Mais qu`est-ce qui peut justifier selon vous les multiples rejets et désistements observés à cette audience ?
C`est tout simplement parce que nous sommes devant une Cour suprême et non un Conseil constitutionnel comme le veut la loi organique. La Cour suprême doit dire le droit, en s`appuyant sur les preuves matérielles comme dans une procédure judiciaire. Alors que la chose politique est différente. Elle est faite des émotions et des apparences. Or un Conseil constitutionnel bien composé serait en mesure de saisir ces aspects et de contribuer à l`évolution de la démocratie camerounaise. Les désistements viennent du fait qu’il y a une série de procédures qui se ressemblent et qui engagent le même plaignant. Si la cour tranche déjà deux, le plaignant est en droit de se désister parce qu`il ne sert à rien de dire la même chose plusieurs fois.

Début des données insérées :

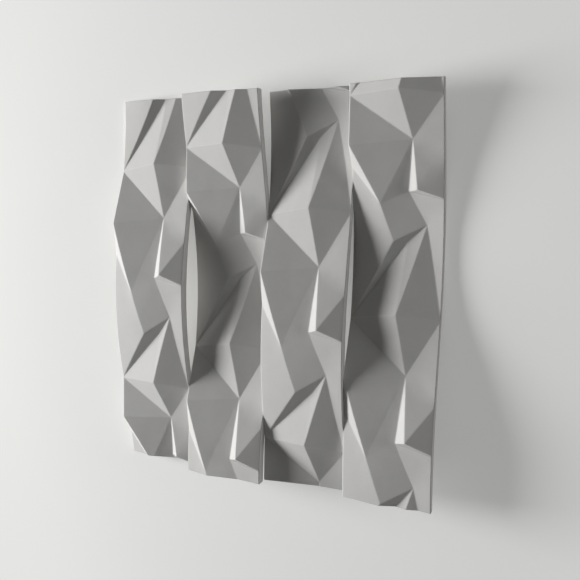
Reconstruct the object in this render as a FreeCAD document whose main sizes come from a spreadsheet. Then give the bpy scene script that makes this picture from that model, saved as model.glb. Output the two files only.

Voulez-vous dire que le Conseil constitutionnel doit rendre ses arrêts en s`appuyant sur des éléments beaucoup plus subjectifs et moins objectifs ?
Je parle des éléments politiques. C’est-à-dire qui tirent leurs sources de la politique. Nous sommes régulièrement en contact avec le peuple. Nous connaissons l`aspect sociologique du peuple. En rejetant de façon systématique les requêtes, cela crée une certaine frustration du peuple. Et ce n`est pas bon.